EXERCISE AIM ▸ Repeat the lines that follow, leaving nothing out.
━━━━━ PROVIDED DATA ━━━━━
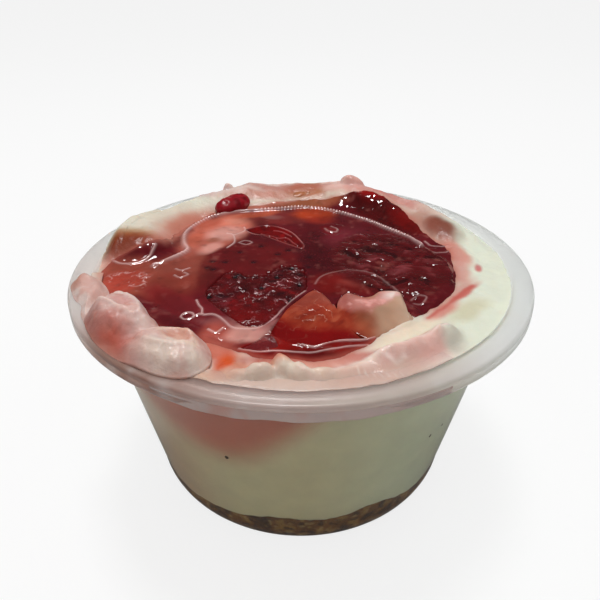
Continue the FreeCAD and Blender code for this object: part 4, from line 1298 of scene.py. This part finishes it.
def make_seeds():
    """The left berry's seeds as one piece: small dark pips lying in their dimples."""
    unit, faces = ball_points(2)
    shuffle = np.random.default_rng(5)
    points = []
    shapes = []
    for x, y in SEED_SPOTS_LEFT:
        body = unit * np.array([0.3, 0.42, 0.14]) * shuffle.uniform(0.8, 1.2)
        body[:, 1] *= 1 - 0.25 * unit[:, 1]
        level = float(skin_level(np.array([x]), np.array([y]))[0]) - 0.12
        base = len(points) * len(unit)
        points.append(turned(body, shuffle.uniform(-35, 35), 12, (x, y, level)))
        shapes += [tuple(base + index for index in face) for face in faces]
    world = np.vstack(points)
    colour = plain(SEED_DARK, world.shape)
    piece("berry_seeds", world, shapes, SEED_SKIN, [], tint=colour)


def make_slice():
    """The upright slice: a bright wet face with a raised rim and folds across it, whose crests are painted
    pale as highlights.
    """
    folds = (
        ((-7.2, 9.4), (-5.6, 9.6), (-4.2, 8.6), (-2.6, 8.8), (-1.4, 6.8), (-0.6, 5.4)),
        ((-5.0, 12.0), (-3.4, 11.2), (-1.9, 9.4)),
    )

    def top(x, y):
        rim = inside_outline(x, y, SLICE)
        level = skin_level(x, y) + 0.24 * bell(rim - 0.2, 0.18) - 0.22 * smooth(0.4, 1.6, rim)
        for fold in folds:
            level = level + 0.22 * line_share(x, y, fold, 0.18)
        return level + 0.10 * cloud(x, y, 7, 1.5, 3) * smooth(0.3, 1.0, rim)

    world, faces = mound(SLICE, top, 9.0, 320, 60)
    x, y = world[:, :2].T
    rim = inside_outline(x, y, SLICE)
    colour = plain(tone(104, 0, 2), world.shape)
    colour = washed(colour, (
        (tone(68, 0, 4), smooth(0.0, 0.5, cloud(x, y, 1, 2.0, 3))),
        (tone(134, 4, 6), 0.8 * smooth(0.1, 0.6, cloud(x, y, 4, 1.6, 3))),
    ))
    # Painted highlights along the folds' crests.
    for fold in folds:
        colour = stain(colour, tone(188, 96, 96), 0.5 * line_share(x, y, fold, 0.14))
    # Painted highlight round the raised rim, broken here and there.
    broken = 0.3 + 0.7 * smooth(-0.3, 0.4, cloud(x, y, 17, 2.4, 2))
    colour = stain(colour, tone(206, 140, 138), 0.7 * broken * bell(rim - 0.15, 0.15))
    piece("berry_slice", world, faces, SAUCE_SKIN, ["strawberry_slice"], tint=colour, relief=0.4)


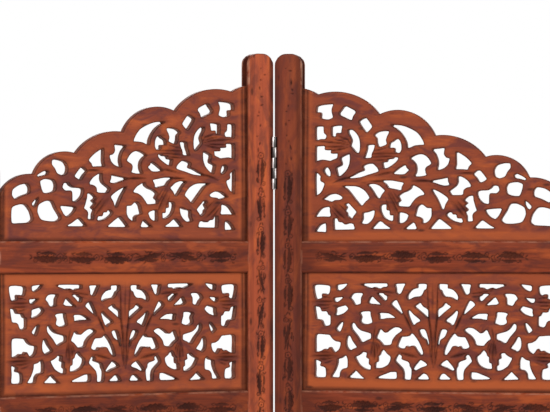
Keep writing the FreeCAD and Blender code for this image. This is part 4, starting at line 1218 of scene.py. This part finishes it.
━━━━━
RESPONSE TO THIS TASK ▸
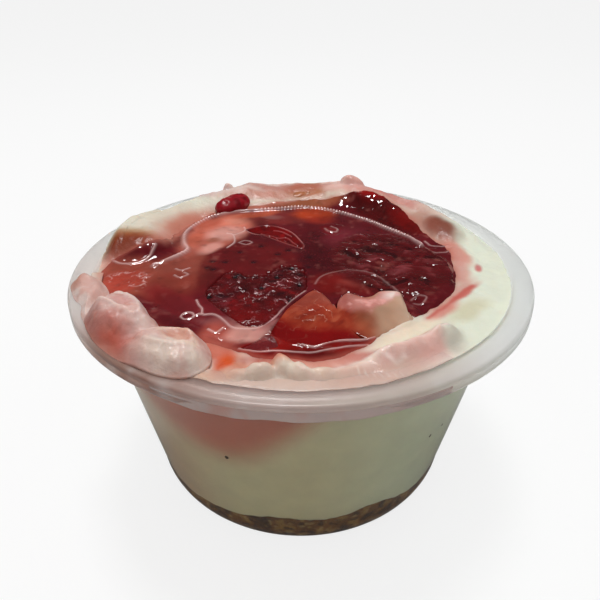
Continue the FreeCAD and Blender code for this object: part 4, from line 1298 of scene.py. This part finishes it.
def make_seeds():
    """The left berry's seeds as one piece: small dark pips lying in their dimples."""
    unit, faces = ball_points(2)
    shuffle = np.random.default_rng(5)
    points = []
    shapes = []
    for x, y in SEED_SPOTS_LEFT:
        body = unit * np.array([0.3, 0.42, 0.14]) * shuffle.uniform(0.8, 1.2)
        body[:, 1] *= 1 - 0.25 * unit[:, 1]
        level = float(skin_level(np.array([x]), np.array([y]))[0]) - 0.12
        base = len(points) * len(unit)
        points.append(turned(body, shuffle.uniform(-35, 35), 12, (x, y, level)))
        shapes += [tuple(base + index for index in face) for face in faces]
    world = np.vstack(points)
    colour = plain(SEED_DARK, world.shape)
    piece("berry_seeds", world, shapes, SEED_SKIN, [], tint=colour)


def make_slice():
    """The upright slice: a bright wet face with a raised rim and folds across it, whose crests are painted
    pale as highlights.
    """
    folds = (
        ((-7.2, 9.4), (-5.6, 9.6), (-4.2, 8.6), (-2.6, 8.8), (-1.4, 6.8), (-0.6, 5.4)),
        ((-5.0, 12.0), (-3.4, 11.2), (-1.9, 9.4)),
    )

    def top(x, y):
        rim = inside_outline(x, y, SLICE)
        level = skin_level(x, y) + 0.24 * bell(rim - 0.2, 0.18) - 0.22 * smooth(0.4, 1.6, rim)
        for fold in folds:
            level = level + 0.22 * line_share(x, y, fold, 0.18)
        return level + 0.10 * cloud(x, y, 7, 1.5, 3) * smooth(0.3, 1.0, rim)

    world, faces = mound(SLICE, top, 9.0, 320, 60)
    x, y = world[:, :2].T
    rim = inside_outline(x, y, SLICE)
    colour = plain(tone(104, 0, 2), world.shape)
    colour = washed(colour, (
        (tone(68, 0, 4), smooth(0.0, 0.5, cloud(x, y, 1, 2.0, 3))),
        (tone(134, 4, 6), 0.8 * smooth(0.1, 0.6, cloud(x, y, 4, 1.6, 3))),
    ))
    # Painted highlights along the folds' crests.
    for fold in folds:
        colour = stain(colour, tone(188, 96, 96), 0.5 * line_share(x, y, fold, 0.14))
    # Painted highlight round the raised rim, broken here and there.
    broken = 0.3 + 0.7 * smooth(-0.3, 0.4, cloud(x, y, 17, 2.4, 2))
    colour = stain(colour, tone(206, 140, 138), 0.7 * broken * bell(rim - 0.15, 0.15))
    piece("berry_slice", world, faces, SAUCE_SKIN, ["strawberry_slice"], tint=colour, relief=0.4)


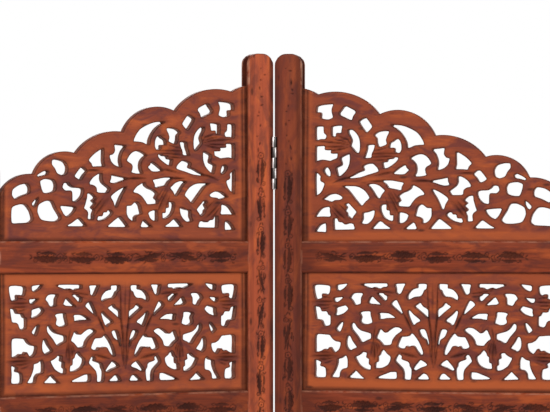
Keep writing the FreeCAD and Blender code for this image. This is part 4, starting at line 1218 of scene.py. This part finishes it.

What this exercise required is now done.